What follows is a set of records; repeat all of them exactly.

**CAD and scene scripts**
•••••

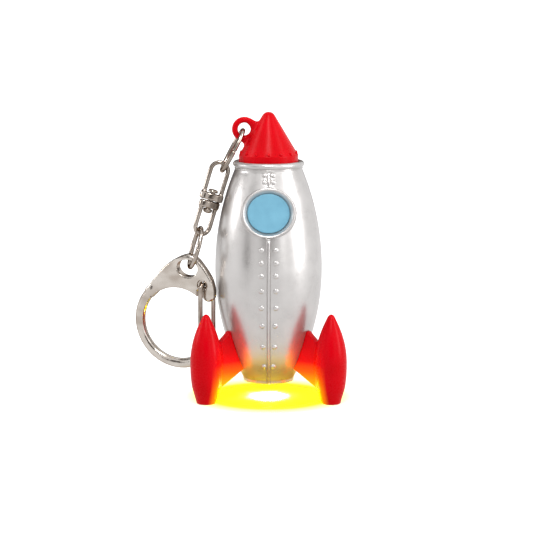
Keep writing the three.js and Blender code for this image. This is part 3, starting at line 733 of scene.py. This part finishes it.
# %% [markdown]
# The porthole's window is a flat painted disc with a soft edge, set into the boss. A cylinder with a
# bevel would do; turned circles give the same and follow the boss's oval.

# %% The porthole window
def window():
    turn = np.linspace(0, 2 * np.pi, 160, endpoint=False)
    outline = [(0, -1.7), (5.6, -1.7), (DISC, -1.6), (DISC, -0.86), (5.73, -0.79), (5.66, -0.75),
               (5.3, -0.745), (3, -0.73), (0, -0.72)]
    rings = [from_porthole(r * np.cos(turn), SQUASH * r * np.sin(turn), c + 0 * turn) for r, c in outline]
    return np.vstack(rings), grid_faces(len(rings), len(turn), wrap_columns=True)


disc = sharpen(piece("porthole_disc", *window(), BLUE), 40)
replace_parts(disc, "porthole_window")
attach(disc, "rocket")

# %% [markdown]
# ## The red nose
# The nose is a hollow cone with a round tip that slides in the collar as a push button. The
# eyelet is moulded with it. A cone and a torus joined by a Boolean would meet in a hard line, so the
# cone, the ring and the web between them melt into one field.

# %% The nose's field
NOSE_BASE, NOSE_BASE_Z, TIP_Z, TIP_ROUND, HALF_ANGLE = 8.2, 68.1, 78.0, 2.0, math.radians(30.7)
EYELET, EYELET_RING, EYELET_BAR, EYELET_HOLE = np.array([-6.7, 75.2]), 2.575, 0.86, 1.72


def nose_field(x, y, z):
    reach = np.hypot(x, y)
    side = (reach - NOSE_BASE) * math.cos(HALF_ANGLE) + (z - NOSE_BASE_Z) * math.sin(HALF_ANGLE)
    tip = np.hypot(reach, z - TIP_Z) - TIP_ROUND
    cone = np.where(z - TIP_Z > reach * math.tan(HALF_ANGLE), tip, side)
    cone = cut(cone, NOSE_BASE - reach, 0.25)
    from_eye = np.hypot(x - EYELET[0], z - EYELET[1])
    ring = np.hypot(from_eye - EYELET_RING, y / 1.12) - EYELET_BAR
    web = outline_distance([(-8.6, 72.9), (-6.6, 71.0), (-2.5, 71.6), (-2.5, 77), (-4.9, 77.9)], x, z)
    body = melt(cone, melt(ring, slab(web, y, 0.72, 0.5), 0.5), 1.0)
    body = cut(body, from_eye - EYELET_HOLE, 0.35)
    flange = slab(reach - 8.85, z - 61.2, 0.5, 0.1)
    skirt = slab(np.abs(reach - 7.45) - 0.75, z - 64.5, 3.8, 0.1)
    hollow = [(-6.7, 50), (6.7, 50), (6.7, 67.3), (1.9, 75.2), (-1.9, 75.2), (-6.7, 67.3)]
    stem = slab(reach - 1.5, z - 66.0, 9.1, 0.15)
    shell = np.minimum(np.maximum(body, 66.8 - z), np.minimum(flange, skirt))
    shell = np.maximum(shell, -outline_distance(hollow, reach, z))
    return np.minimum(shell, stem)


nose = piece("nose_shell", *surface(nose_field, (-10.2, -8.9, 56.8), (8.9, 8.9, 80.0), 0.2), RED)
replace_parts(nose, "nose_cone")
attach(nose, "nose_button")

# %% [markdown]
# A row of finer rivets runs round the foot of the cone, square to its slope. It is the same node
# tree with another guide.

# %% Rivets round the nose
NOSE_RIVETS = 14
turn = np.radians(np.arange(NOSE_RIVETS) * 360 / NOSE_RIVETS - 90)
level = 68.75
reach = NOSE_BASE - (level - NOSE_BASE_Z) * math.tan(HALF_ANGLE)
out = np.stack([np.cos(turn), np.sin(turn), 0 * turn], axis=-1)
places = out * reach + np.array([0, 0, level])
tilt = out * math.cos(HALF_ANGLE) + np.array([0, 0, math.sin(HALF_ANGLE)])
nose_rivets = rivets("nose_rivets", places, tilt, 0.48, 0.8, RED)
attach(nose_rivets, "nose_button")

# %% [markdown]
# ## Fins
# Each fin is a torpedo-shaped pod, a flat web that carries it, and a tab that goes through a slot in
# the hull. The pod alone could be turned on a lathe, but the web flows into it and has a soft edge
# all round, so the fin is a field as well. One mesh is drawn and turned to three places.

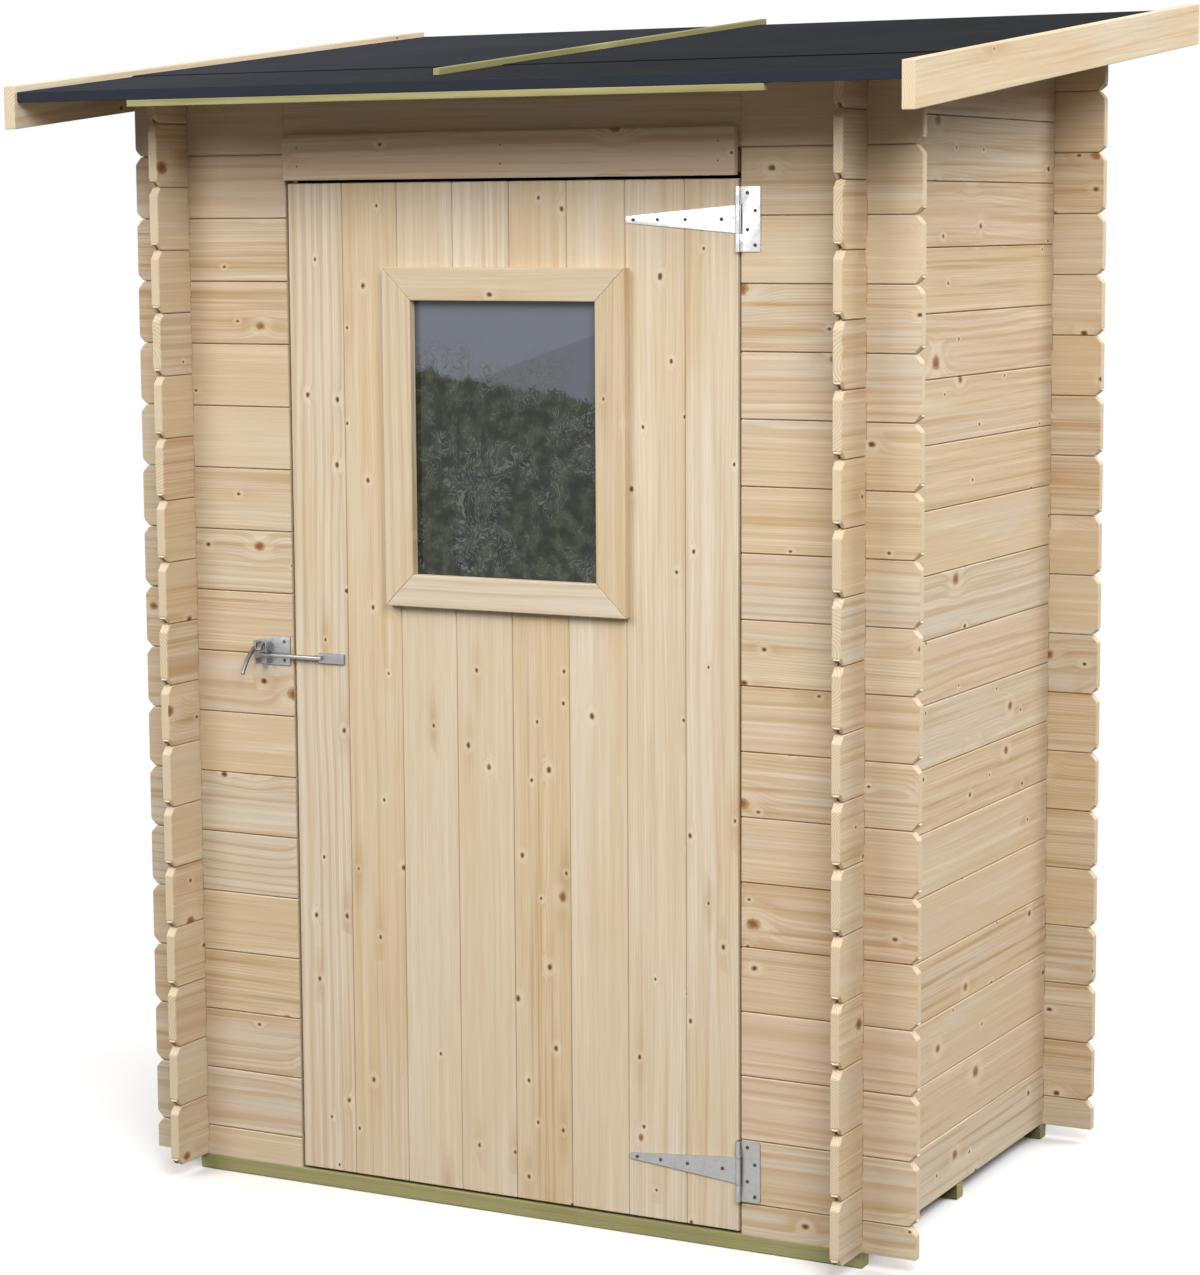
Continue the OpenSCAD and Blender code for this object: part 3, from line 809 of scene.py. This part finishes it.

•••••

**Reply**
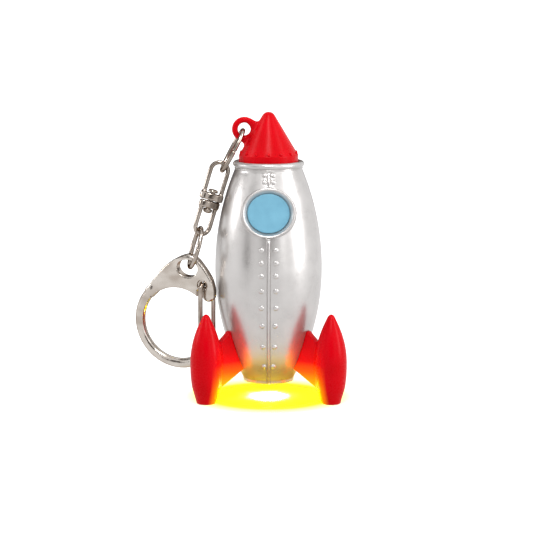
Keep writing the three.js and Blender code for this image. This is part 3, starting at line 733 of scene.py. This part finishes it.
# %% [markdown]
# The porthole's window is a flat painted disc with a soft edge, set into the boss. A cylinder with a
# bevel would do; turned circles give the same and follow the boss's oval.

# %% The porthole window
def window():
    turn = np.linspace(0, 2 * np.pi, 160, endpoint=False)
    outline = [(0, -1.7), (5.6, -1.7), (DISC, -1.6), (DISC, -0.86), (5.73, -0.79), (5.66, -0.75),
               (5.3, -0.745), (3, -0.73), (0, -0.72)]
    rings = [from_porthole(r * np.cos(turn), SQUASH * r * np.sin(turn), c + 0 * turn) for r, c in outline]
    return np.vstack(rings), grid_faces(len(rings), len(turn), wrap_columns=True)


disc = sharpen(piece("porthole_disc", *window(), BLUE), 40)
replace_parts(disc, "porthole_window")
attach(disc, "rocket")

# %% [markdown]
# ## The red nose
# The nose is a hollow cone with a round tip that slides in the collar as a push button. The
# eyelet is moulded with it. A cone and a torus joined by a Boolean would meet in a hard line, so the
# cone, the ring and the web between them melt into one field.

# %% The nose's field
NOSE_BASE, NOSE_BASE_Z, TIP_Z, TIP_ROUND, HALF_ANGLE = 8.2, 68.1, 78.0, 2.0, math.radians(30.7)
EYELET, EYELET_RING, EYELET_BAR, EYELET_HOLE = np.array([-6.7, 75.2]), 2.575, 0.86, 1.72


def nose_field(x, y, z):
    reach = np.hypot(x, y)
    side = (reach - NOSE_BASE) * math.cos(HALF_ANGLE) + (z - NOSE_BASE_Z) * math.sin(HALF_ANGLE)
    tip = np.hypot(reach, z - TIP_Z) - TIP_ROUND
    cone = np.where(z - TIP_Z > reach * math.tan(HALF_ANGLE), tip, side)
    cone = cut(cone, NOSE_BASE - reach, 0.25)
    from_eye = np.hypot(x - EYELET[0], z - EYELET[1])
    ring = np.hypot(from_eye - EYELET_RING, y / 1.12) - EYELET_BAR
    web = outline_distance([(-8.6, 72.9), (-6.6, 71.0), (-2.5, 71.6), (-2.5, 77), (-4.9, 77.9)], x, z)
    body = melt(cone, melt(ring, slab(web, y, 0.72, 0.5), 0.5), 1.0)
    body = cut(body, from_eye - EYELET_HOLE, 0.35)
    flange = slab(reach - 8.85, z - 61.2, 0.5, 0.1)
    skirt = slab(np.abs(reach - 7.45) - 0.75, z - 64.5, 3.8, 0.1)
    hollow = [(-6.7, 50), (6.7, 50), (6.7, 67.3), (1.9, 75.2), (-1.9, 75.2), (-6.7, 67.3)]
    stem = slab(reach - 1.5, z - 66.0, 9.1, 0.15)
    shell = np.minimum(np.maximum(body, 66.8 - z), np.minimum(flange, skirt))
    shell = np.maximum(shell, -outline_distance(hollow, reach, z))
    return np.minimum(shell, stem)


nose = piece("nose_shell", *surface(nose_field, (-10.2, -8.9, 56.8), (8.9, 8.9, 80.0), 0.2), RED)
replace_parts(nose, "nose_cone")
attach(nose, "nose_button")

# %% [markdown]
# A row of finer rivets runs round the foot of the cone, square to its slope. It is the same node
# tree with another guide.

# %% Rivets round the nose
NOSE_RIVETS = 14
turn = np.radians(np.arange(NOSE_RIVETS) * 360 / NOSE_RIVETS - 90)
level = 68.75
reach = NOSE_BASE - (level - NOSE_BASE_Z) * math.tan(HALF_ANGLE)
out = np.stack([np.cos(turn), np.sin(turn), 0 * turn], axis=-1)
places = out * reach + np.array([0, 0, level])
tilt = out * math.cos(HALF_ANGLE) + np.array([0, 0, math.sin(HALF_ANGLE)])
nose_rivets = rivets("nose_rivets", places, tilt, 0.48, 0.8, RED)
attach(nose_rivets, "nose_button")

# %% [markdown]
# ## Fins
# Each fin is a torpedo-shaped pod, a flat web that carries it, and a tab that goes through a slot in
# the hull. The pod alone could be turned on a lathe, but the web flows into it and has a soft edge
# all round, so the fin is a field as well. One mesh is drawn and turned to three places.

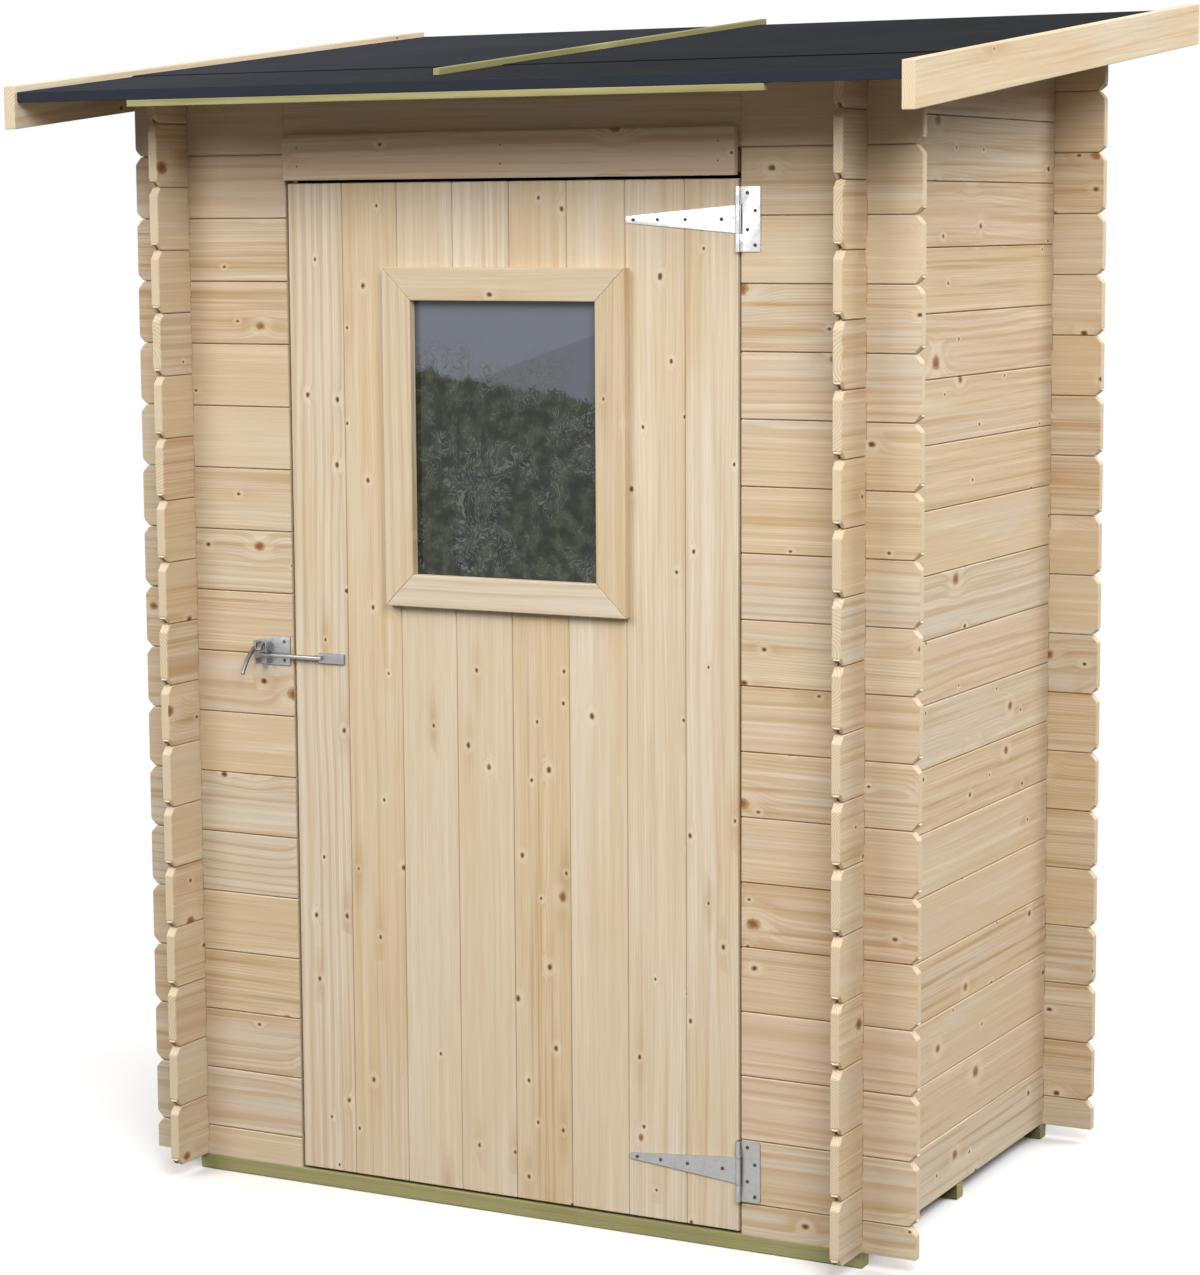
Continue the OpenSCAD and Blender code for this object: part 3, from line 809 of scene.py. This part finishes it.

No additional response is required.